The pity is that Russian policymakers limited themselves only to the necessary macroeconomic policies as a result of the 2008 oil price debacle when Brent fell by 75 percent in the second half of the year. The sufficient policies to lessen Russia’s oil dependence never happened as oil prices then bounced back up to about $70 per barrel by mid-2009, and grew gradually to the $100 per barrel range by early 2011 until mid-2014. As German Gref and Alexei Kudrin, among others, have remarked, the country avoided the tough decisions that might have lessened its dependence on oil and other commodities. Instead, its dependence grew all the greater.

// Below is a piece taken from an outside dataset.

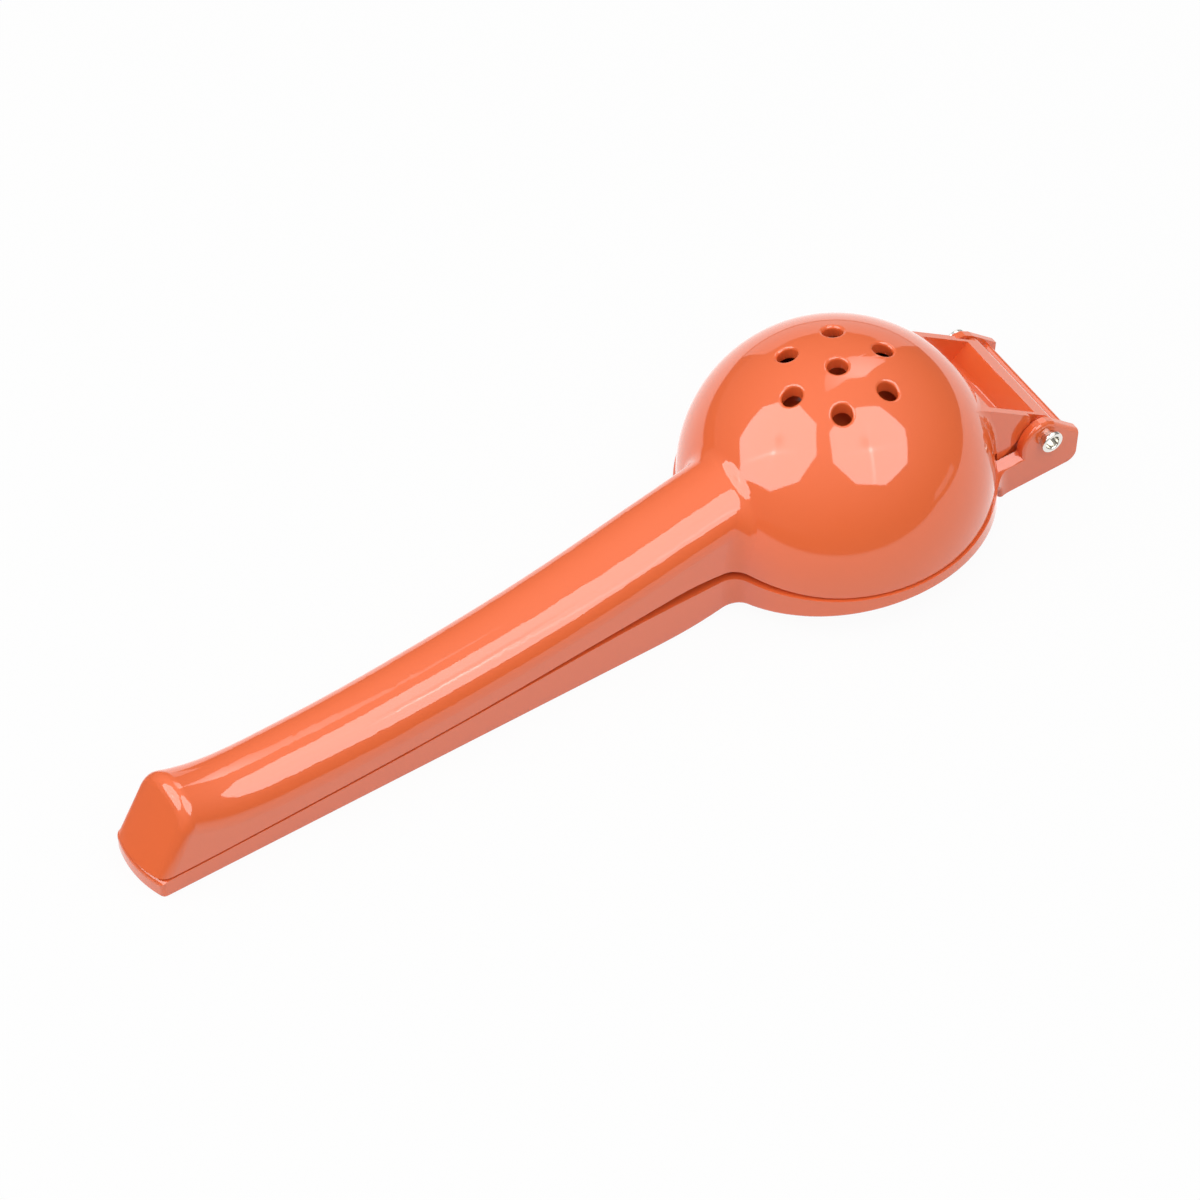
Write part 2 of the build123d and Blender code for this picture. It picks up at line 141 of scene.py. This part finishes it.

Some commentators have even drawn the facile comparison with the late Soviet regime, implying that the current tendency is irreversible without a change in the power structure.

What is clear is that the growth model underlying the economy in the previous decade, of using existing capacity better and expanding the services sector, has reached its limits. A dearth of productive private investment impedes progress to a new growth oriented economy. The policies needed to move in that direction are well known. These comprise, inter alia, the strict application of the rule of law and contract enforcement, an impartial and efficient judiciary, transparency in government at all levels, privatization and deregulation, and vigorous anti-corruption measures.

The concern must be that there is a manifest lack of political will to pursue the opportunity offered by recent events. Perhaps later is better than never. Maybe when the Brent price falls to $25 per barrel and stays there for a while, the attitude towards serious institutional reform will change. If not, the future prospects are indeed somber whatever the oil price or Russia’s foreign relations. On this will depend, more than anything else, Russia’s position as a world power in the 21st century.